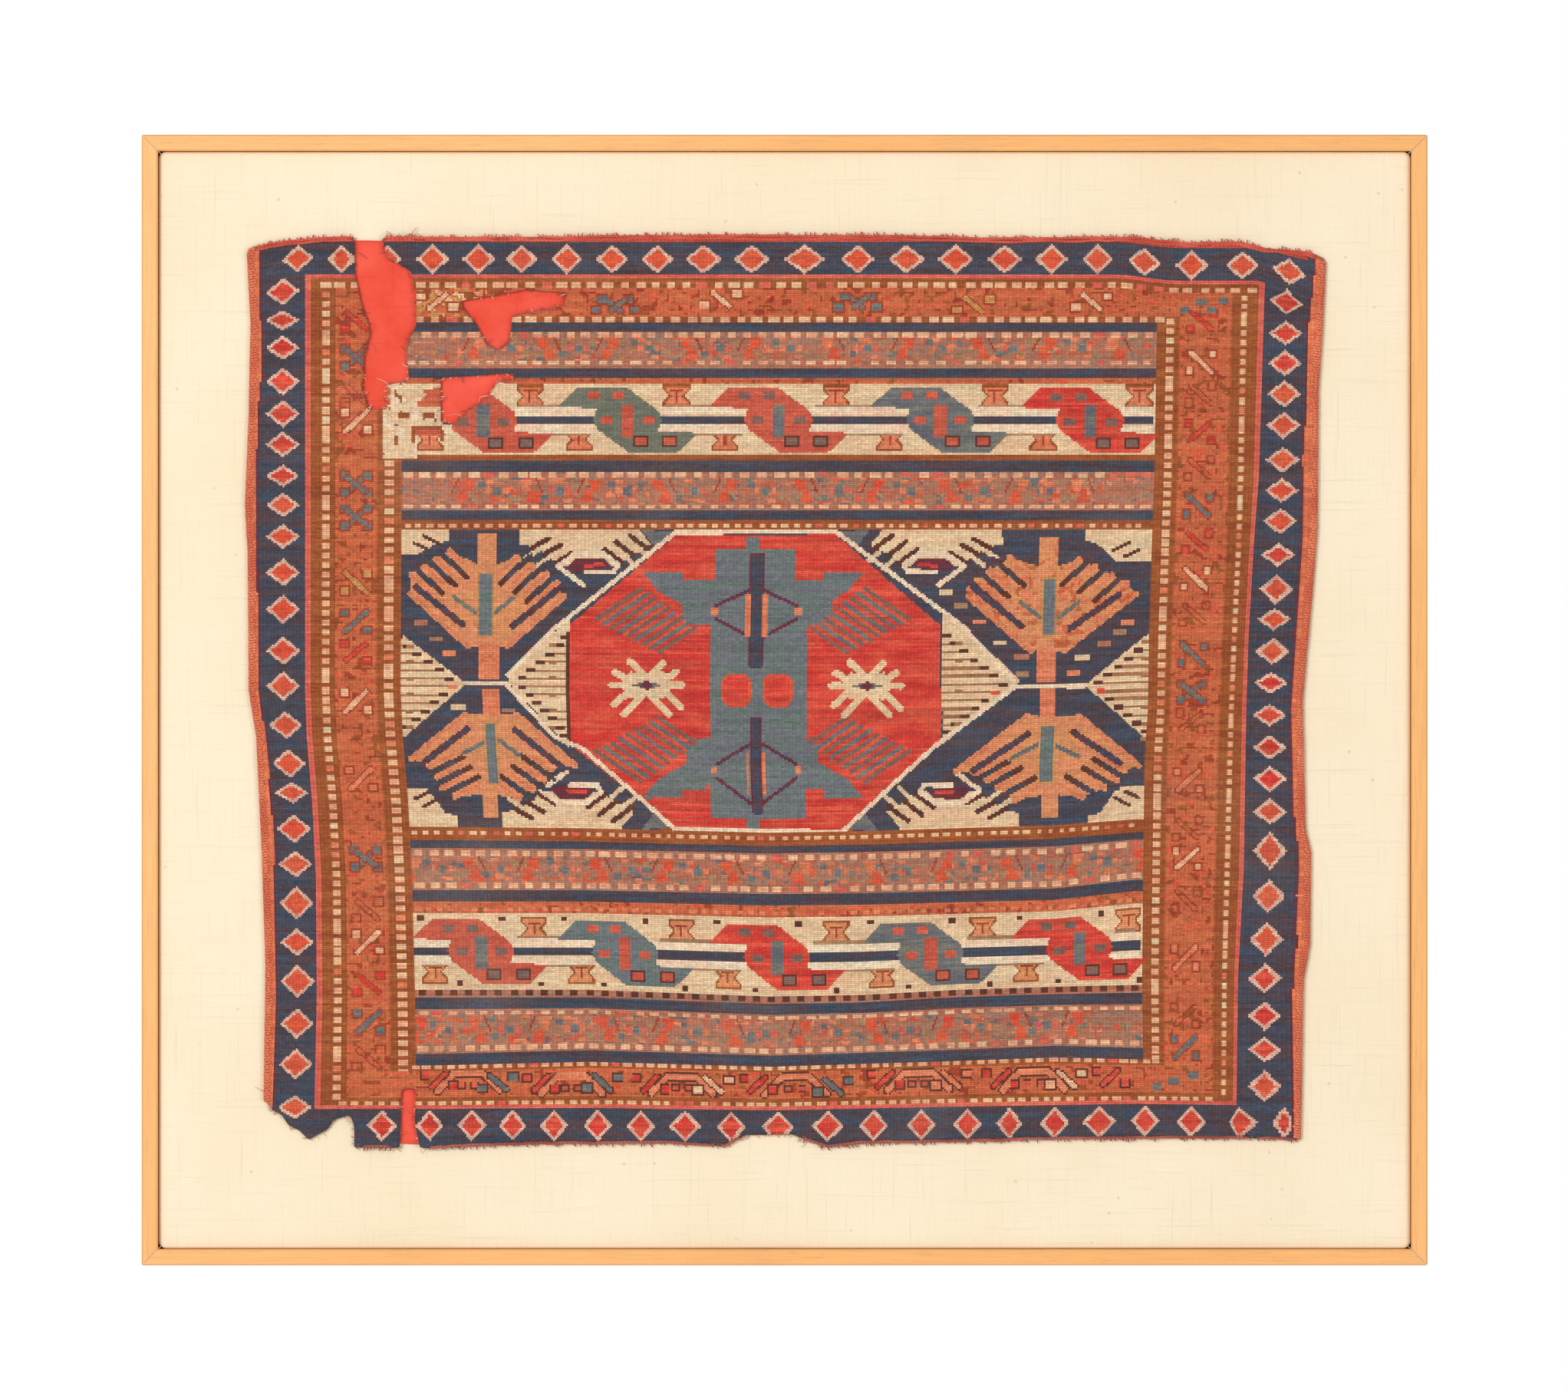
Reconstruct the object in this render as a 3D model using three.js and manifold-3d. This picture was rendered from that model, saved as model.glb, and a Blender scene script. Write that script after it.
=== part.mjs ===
import * as THREE from 'three';
import { mergeVertices } from 'three/addons/utils/BufferGeometryUtils.js';
import Module from 'manifold-3d';

const wasm = await Module();
wasm.setup();

// A framed soumak bag face: a worn woollen bag face on a linen panel in a slim wooden floater frame.
// Sizes are millimetres. X runs to the right, Y to the back and Z up.
// The origin is on the top rail's back face, at its middle, where the wall fixing goes.
// Places on the panel are given from the frame's centre, across to the right and up.

// Wooden frame
const FRAME_WIDTH = 690;
const FRAME_HEIGHT = 606.5;
const RAIL_FACE = 8.6;
const RAIL_DEPTH = 28;
const RAIL_ARRIS = 0.8;
const LEDGE_REACH = 12;
const LEDGE_THICK = 5;
const MITRE_GAP = 0.3;
const FIXING_DROP = (RAIL_FACE + LEDGE_REACH) / 2;

// Linen panel in the frame
const REST_GAP = 0.3;
const PANEL_SLOT = { left: 1.3, right: 1.3, top: 1.3, bottom: 0.5 };
const PANEL_CORNER = 3;
const LINEN_THICK = 1;
const LINEN_TURN_IN = 32;
const LINEN_FRONT = -23;
const LINEN_BACK = -LEDGE_THICK - REST_GAP;
const CORNER_STEPS = 4;

// Red cloth patches behind the holes
const PATCH_THICK = 1;
const PATCHES = [
  { name: 'patch_upper', left: -241, right: -105, bottom: 136, top: 247 },
  { name: 'patch_lower', left: -214, right: -187, bottom: -239, top: -199 },
];
const PATCH_SKEW = 1.5;

// Bag face
const BAG_THICK = 2.2;
const RIPPLE_HEIGHT = 0.5;
const RIPPLE_ACROSS = 190;
const RIPPLE_UP = 165;
const RIPPLE_TURN = 0.7;
const EASE_LENGTH = 16;
const EASE_MARGIN = 2.5;
const GRID_STEP = 30;
const GRID_HALF = { across: 300, up: 262 };

// The four edges of the bag face, read anticlockwise from the upper left corner
const LEFT_EDGE = [
  { across: -288, up: 239.5 },
  { across: -286, up: 202.5 },
  { across: -287, up: 153 },
  { across: -289, up: 104 },
  { across: -287.5, up: 79 },
  { across: -287, up: 5 },
  { across: -283, up: -19.5 },
  { across: -280, up: -81.5 },
  { across: -278, up: -143 },
  { across: -279, up: -214.5 },
];
const BOTTOM_EDGE = [
  { across: -279, up: -239.5 },
  { across: -188.5, up: -240.5 },
  { across: -133, up: -238 },
  { across: -59, up: -238 },
  { across: -32, up: -239.5 },
  { across: -21, up: -233.5 },
  { across: 4, up: -233 },
  { across: 17, up: -238 },
  { across: 23, up: -240 },
  { across: 42, up: -238 },
  { across: 157.5, up: -235.5 },
  { across: 244, up: -235 },
];
const RIGHT_EDGE = [
  { across: 276.5, up: -236 },
  { across: 278, up: -150 },
  { across: 281.5, up: -131 },
  { across: 282, up: -81.5 },
  { across: 279, up: -69 },
  { across: 277.5, up: 0 },
  { across: 282.5, up: 54.5 },
  { across: 285.5, up: 91.5 },
  { across: 286, up: 165.5 },
  { across: 288.5, up: 202.5 },
];
const TOP_EDGE = [
  { across: 290, up: 237 },
  { across: 281, up: 240.5 },
  { across: 258, up: 242.5 },
  { across: 244, up: 246 },
  { across: 215, up: 245.5 },
  { across: 186, up: 248.5 },
  { across: 114, up: 248 },
  { across: 56.5, up: 249.5 },
  { across: -1, up: 251 },
  { across: -133, up: 248.5 },
  { across: -246, up: 248.5 },
  { across: -275, up: 245.5 },
  { across: -286.5, up: 243 },
];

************

REQUIRED TASK ▸ Return a word-for-word copy of the lines from the beginning of the listing to the line holding "wasm.setup();", both kept.

REPLY TO THE EXERCISE ▸
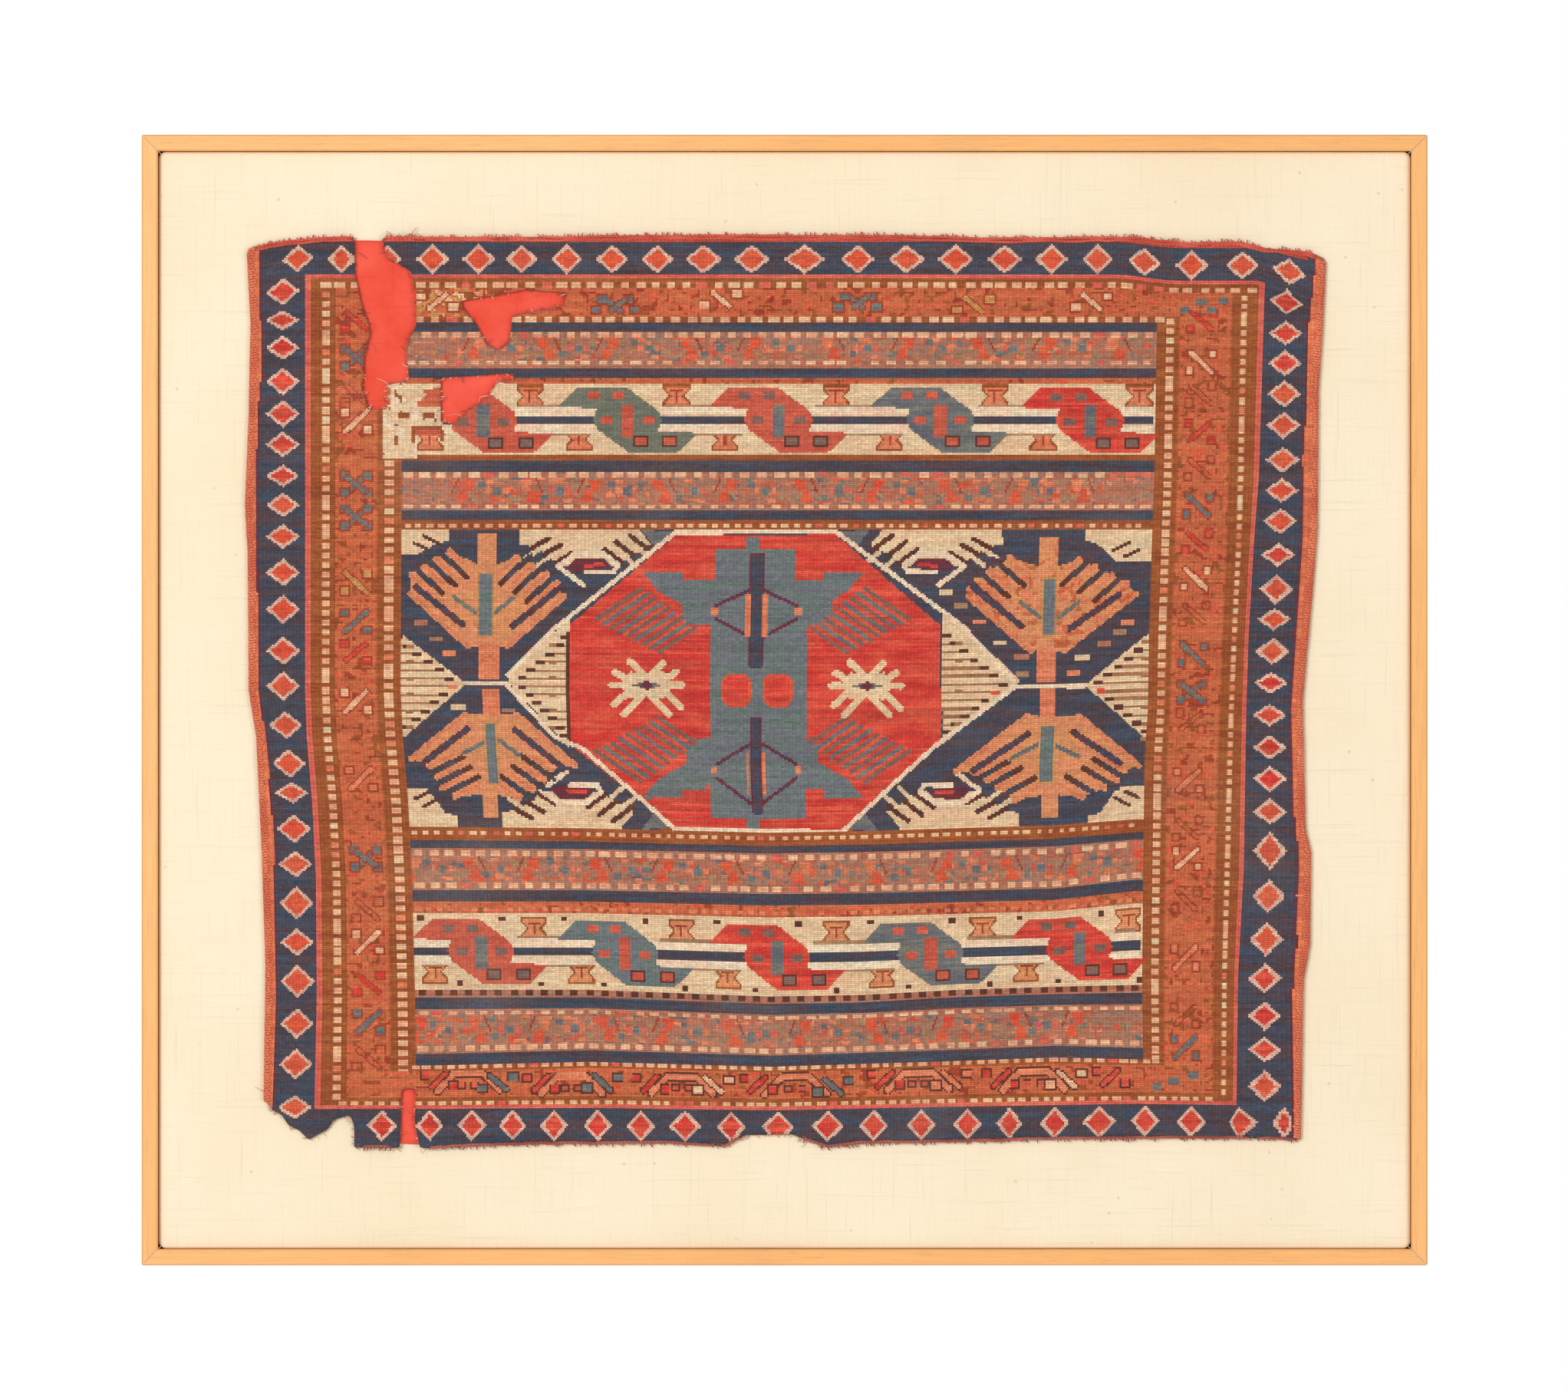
Reconstruct the object in this render as a 3D model using three.js and manifold-3d. This picture was rendered from that model, saved as model.glb, and a Blender scene script. Write that script after it.
=== part.mjs ===
import * as THREE from 'three';
import { mergeVertices } from 'three/addons/utils/BufferGeometryUtils.js';
import Module from 'manifold-3d';

const wasm = await Module();
wasm.setup();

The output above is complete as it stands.